From a U.S. perspective, the TPH analysts added, “we see 45% LNG export utilization through Q3 being the magic number that balances global LNG markets and also keeps European storage within capacity.”
Bespoke noted that Wednesday data showed LNG up about 0.3 bBcf, “though still very low, with absolute volumes under 4.0 Bcf once again.”
Solid power burns provided mostly modest boosts to spot gas prices in several regions of the country Wednesday, though prices were lower in the Midwest, Northeast and Appalachia.
El Paso Permian was a relative exception, jumping 16.0 cents day/day to average to $1.415.

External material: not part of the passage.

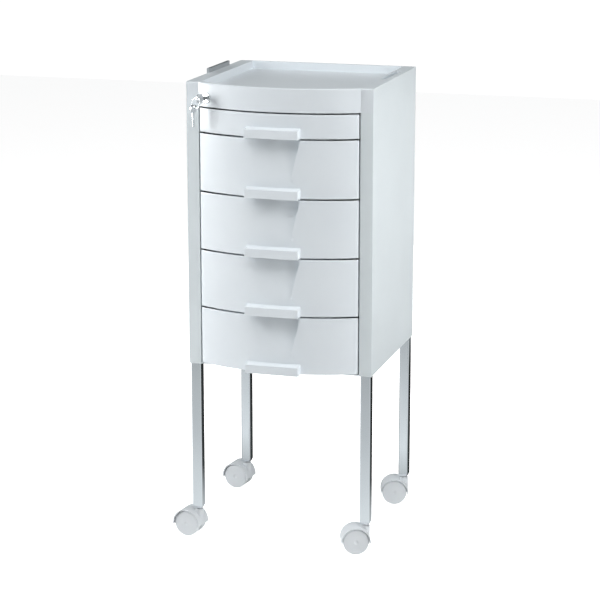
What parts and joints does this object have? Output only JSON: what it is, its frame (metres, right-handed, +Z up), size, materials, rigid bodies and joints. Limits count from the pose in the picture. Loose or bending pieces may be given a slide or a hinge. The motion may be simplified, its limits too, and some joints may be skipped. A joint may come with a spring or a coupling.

On the pipeline front, Southern California Gas (SoCalGas) extended substantially the timeline for a maintenance project it launched June 1. Initially, it expected to complete work within a two-month window, but it now expects the project to extend until Dec. 1. The project is expected to disrupt about 150 MMcf/d of flowing supply at the California-Arizona border.
“The significant extension of this work could put some upward pressure on SoCal Citygate futures in light of the more constrained SoCal import situation,” Genscape said. “The currently expected end date of Dec. 1 will likely go through further revisions — whether pushed forward or backward, or eventually both.”
SoCal Citygate prices fell a half-cent cent day/day, however, to average $2.225.
Three forces majeures in the Desert Southwest could further influence SoCal Citygate prices, Genscape said. On Tuesday, force majeures were declared on the Transwestern, Kern River and El Paso Natural Gas pipelines. All cited issues linked to mechanical failures at compressor stations.
“These events in conjunction with other maintenance in the region could lead to increased SoCal Citygate volatility as these three events contribute to a tighter supply market for the region,” the firm said.